Remy Dubibé crée des installations dans lesquelles la porcelaine est combinée avec d’autres matériaux – cordages, tiges d’acier, bois… – qu’il façonne lui-même. Il déclare : « J’écris des histoires, exprime des sentiments, des climats intérieurs, révèle des ambiances, raconte des mémoires à travers des parcours très visuels, sensoriels et émotionnels de paysages de porcelaine. » Chacune de ces installations est composée de petites pièces uniques en porcelaine non émaillée, posées au sol ou suspendues en grappes dans des tissages. La blancheur de l’ensemble fait penser à des ossements, mais le foisonnement des éléments évoque plutôt une végétation tropicale, celle des vagabondages de la jeunesse de l’artiste, qui aurait été décolorée pour la rendre fantomatique. On peut aussi penser à des restes de récifs coralliens dévitalisés par la pollution marine. Quelle que soit la lecture qu’en fera le spectateur, il ne s’agit pas d’un rendu réaliste de quelques réalités présentes ou passées, mais de réminiscences, de souvenirs distants, de traces mémorielles, constituant ce que l’artiste désigne comme le jardin de sa mémoire, que le visiteur est invité à s’approprier pour y déambuler librement.
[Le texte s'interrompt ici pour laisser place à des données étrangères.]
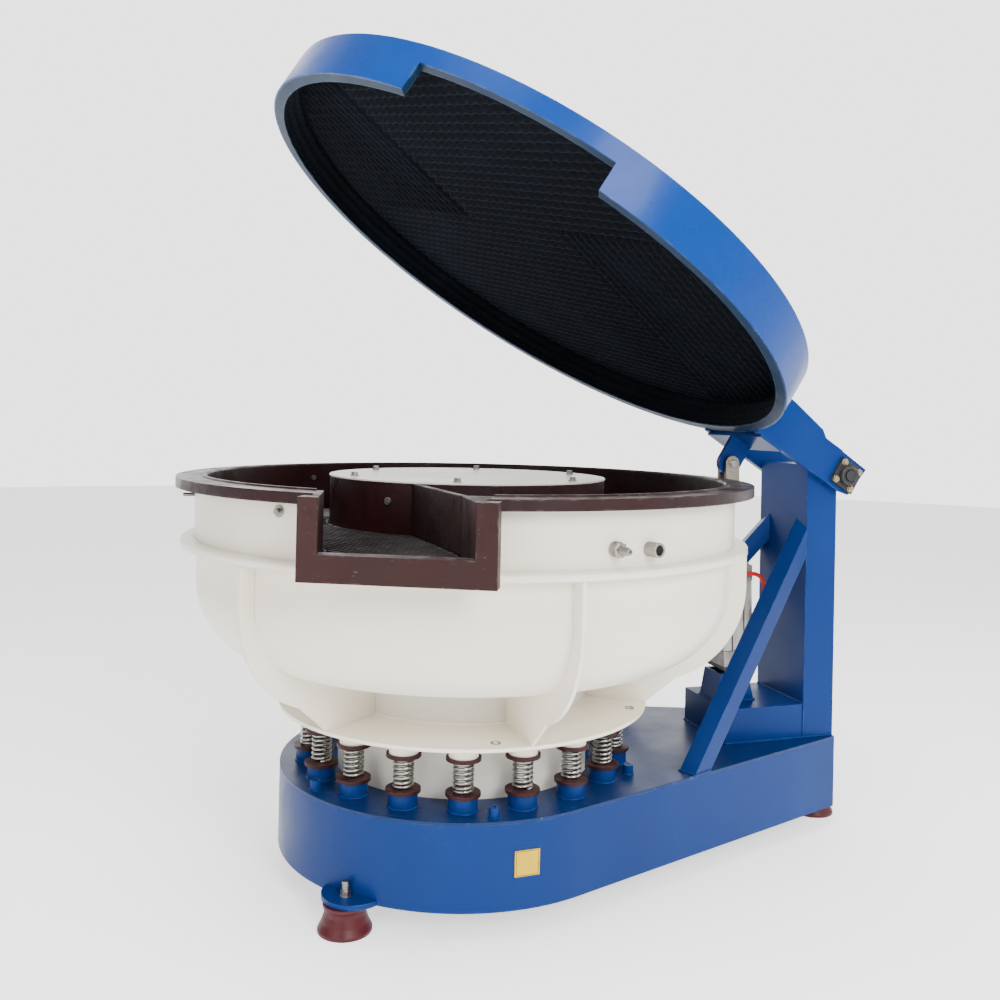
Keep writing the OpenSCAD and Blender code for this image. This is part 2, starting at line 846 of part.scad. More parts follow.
module cylinder_caps() {
    w = cyl_w / 2;
    color([0.66, 0.67, 0.68]) along_cylinder() {
        span([-w, w], [-w, w], [cap_low, cap_low + cap_h]);
        difference() {
            union() {
                span([-w, w], [-w, w], [cap_high, cap_high + cap_h]);
                translate([0, 0, cap_high + cap_h]) cylinder(r = 22, h = 12);
            }
            translate([0, 0, cap_high - 1]) cylinder(r = rod_r + 0.05, h = cap_h + 20);
        }
    }
}

// Black rear clevis with an eye between the post's cheeks
module rear_clevis() {
    w = cyl_w / 2;
    color(black) along_cylinder() difference() {
        union() {
            span([-w, w], [-w, w], [cap_low - 12, cap_low]);
            side_plate(-20, 20) polygon([[-34, cap_low - 12], [34, cap_low - 12], [22, 0], [-22, 0]]);
            y_rod(0, 0, 22, -20, 20);
        }
        y_rod(0, 0, pin_r + 0.05, -30, 30);
    }
}

module port_fittings() {
    color([0.78, 0.70, 0.50]) along_cylinder() for (z = [cap_low + 22, cap_high + 22]) {
        y_rod(0, z, 7, hose_y + 9, -cyl_w / 2);
        span([-9, 9], [hose_y - 9, hose_y + 9], [z - 9, z + 9]);
        translate([9, hose_y, z]) rotate([0, 90, 0]) cylinder(r = 8, h = 5);
    }
}

// Centreline of the hose from the upper port to the lower one, as [x, z, heading]
function hose_arc(cx, cz, r, a, b, turn, n) =
    [for (i = [0:n]) let (t = a + (b - a) * i / n) [cx + r * cos(t), cz + r * sin(t), t + turn]];

hose_top = cap_high + 22;
hose_low = cap_low + 22;
hose_out = 77;
hose_bend = 40;
hose_wide = 90;
hose_swing = 30;
hose_in = hose_out - 2 * hose_wide * (1 - cos(hose_swing));
hose_turn = hose_top - hose_bend;
hose_drop = hose_turn - 2 * hose_wide * sin(hose_swing);
hose_sides = 16;
hose_line = concat(
    [[14, hose_top, 0]],
    hose_arc(hose_out - hose_bend, hose_turn, hose_bend, 90, 0, -90, 9),
    hose_arc(hose_out - hose_wide, hose_turn, hose_wide, -6, -hose_swing, -90, 5),
    hose_arc(hose_in + hose_wide, hose_drop, hose_wide, 180 - hose_swing + 5, 180, -270, 5),
    hose_arc(hose_in - hose_bend, hose_low + hose_bend, hose_bend, 0, -90, -90, 9),
    [[14, hose_low, -180]]);

// One swept tube, as rings of points joined by faces
module air_hose() {
    n = hose_sides;
    m = len(hose_line);
    points = [for (p = hose_line, i = [0:n - 1]) let (t = 360 * i / n)
        [p[0] - hose_r * cos(t) * sin(p[2]), hose_y + hose_r * sin(t), p[1] + hose_r * cos(t) * cos(p[2])]];
    sides = [for (k = [0:m - 2], i = [0:n - 1]) let (j = (i + 1) % n)
        [k * n + i, k * n + j, (k + 1) * n + j, (k + 1) * n + i]];
    caps = [[for (i = [n - 1:-1:0]) i], [for (i = [0:n - 1]) (m - 1) * n + i]];
    color([0.75, 0.05, 0.08]) along_cylinder() polyhedron(points, concat(sides, caps), 4);
}

module piston_rod() {
    color([0.85, 0.85, 0.86]) along_cylinder() {
        translate([0, 0, cap_high - 32]) cylinder(r = bore_r - 0.08, h = 28);
        translate([0, 0, cap_high - 4]) cylinder(r = rod_r, h = cyl_len - fork_depth - cap_high + 4);
    }
}

// Fork with two plates either side of the lug, and its bolt
module rod_clevis() {
    w = fork_w / 2;
    low = cyl_len - fork_depth;
    color([0.62, 0.60, 0.55]) along_cylinder() {
        span([-w, w], [-fork_out, fork_out], [low, low + 12]);
        for (s = [0, 1]) mirror([0, s, 0]) side_plate(-fork_out, -fork_in) {
            translate([-w, low + 12]) square([fork_w, cyl_len - low - 12]);
            translate([0, cyl_len]) circle(r = w);
        }
        y_rod(0, cyl_len, bolt_r, -fork_in, fork_in);
        for (s = [0, 1]) mirror([0, s, 0]) y_rod(0, cyl_len, 10, -fork_out - 8, -fork_out);
    }
}

base_skirt();
base_top_plate();
foot_brackets();
rubber_feet();
foot_bolts();
spring_bosses();
lower_spring_pads();
springs();
transport_bosses();
info_label();
column();
pedestal();
near_brace();
far_brace();
cylinder_post();
cylinder_pin();
pivot_tube();
hinge_shaft();
spring_plate();
upper_spring_pads();
spring_cups();
motor_drum();
bowl_shell();
belt_ring();
belly_ribs();
bowl_lining();
hub_cover();
cover_bolts();
chute_box();
chute_frame();
screen_deck();
divider_wall();
hose_nipple();
drain_socket();
wall_studs();
lining_bolts();
motor_mount();
motor_body();
motor_shaft();
upper_weight();
lower_weight();
unload_flap();
flap_pin();
lid_shell();
lid_lip();
ceiling_foam();
wall_foam();
near_arm();
far_arm();
cross_channel();
lift_lug();
flange_bearings();
bearing_bolts();
cylinder_barrel();
cylinder_caps();
rear_clevis();
port_fittings();
air_hose();
piston_rod();
rod_clevis();
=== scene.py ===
import json
import math

import bmesh
import bpy
from mathutils import Matrix, Vector


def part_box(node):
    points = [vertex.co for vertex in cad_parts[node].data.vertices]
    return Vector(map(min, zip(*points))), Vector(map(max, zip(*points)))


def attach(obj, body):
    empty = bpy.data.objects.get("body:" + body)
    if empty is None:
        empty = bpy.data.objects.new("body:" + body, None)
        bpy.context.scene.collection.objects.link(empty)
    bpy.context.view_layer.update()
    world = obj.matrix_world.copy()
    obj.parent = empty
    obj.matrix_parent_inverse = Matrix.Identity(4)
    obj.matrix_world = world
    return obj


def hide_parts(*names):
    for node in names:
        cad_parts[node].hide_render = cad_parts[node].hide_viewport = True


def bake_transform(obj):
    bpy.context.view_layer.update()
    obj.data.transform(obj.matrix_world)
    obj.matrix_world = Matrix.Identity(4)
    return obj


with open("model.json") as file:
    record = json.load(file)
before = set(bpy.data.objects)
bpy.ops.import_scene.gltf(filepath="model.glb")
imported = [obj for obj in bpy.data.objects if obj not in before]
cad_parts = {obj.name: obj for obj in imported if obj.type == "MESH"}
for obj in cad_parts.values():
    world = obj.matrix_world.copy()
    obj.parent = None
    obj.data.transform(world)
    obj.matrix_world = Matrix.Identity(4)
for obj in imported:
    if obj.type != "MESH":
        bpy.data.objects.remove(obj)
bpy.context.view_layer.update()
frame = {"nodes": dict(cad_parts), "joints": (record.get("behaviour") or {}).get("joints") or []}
nodes = frame["nodes"]
joints = {j["name"]: j for j in frame["joints"]}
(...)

Les œuvres de Dominique Moreau – dessins, peintures, sculptures, installations – appartiennent à un univers qui hybride l’animal, le végétal et le minéral. Elles évoquent souvent la terre nourricière, ses fruits, les hommes qui la travaillent et les traces qu’ils y laissent. C’est leur force vitale, génésique, qui irrigue la plupart de ses travaux. On y trouve d’improbables légumes dont les tubercules font irrésistiblement penser aux racines de mandragore, vaguement anthropomorphes et depuis toujours associées à des croyances et à des rituels magiques. Mais il y a aussi des graines, des troncs, des branches, des feuilles, des rhizomes, des membres humains… toutes formes lentement évolutives qui renvoient au processus de croissance organique et à la circulation de la sève ou du sang. Ces œuvres sont souvent présentées en suspension dans une sorte d’apesanteur qui leur confère une présence plus forte, quelque peu déstabilisante pour le spectateur. Les notions de mémoire, de traces et de reliques – au sens étymologique de ce mot : ce qu’on laisse derrière soi – sont aussi centrales dans ses travaux. Le textile (d’origine végétale) est devenu son matériau de prédilection, car il est, sous les diverses formes façonnées par l’artiste, le plus propre à rendre compte de ces oppositions dialectiques entre force et fragilité, inertie et dynamisme, stabilité et croissance, mémoire et oubli… Pour la présente exposition, elle nous propose une série d’œuvres sur le thème des migrants dérivant en suspension dans une mer qui deviendra, trop souvent, leur tombeau.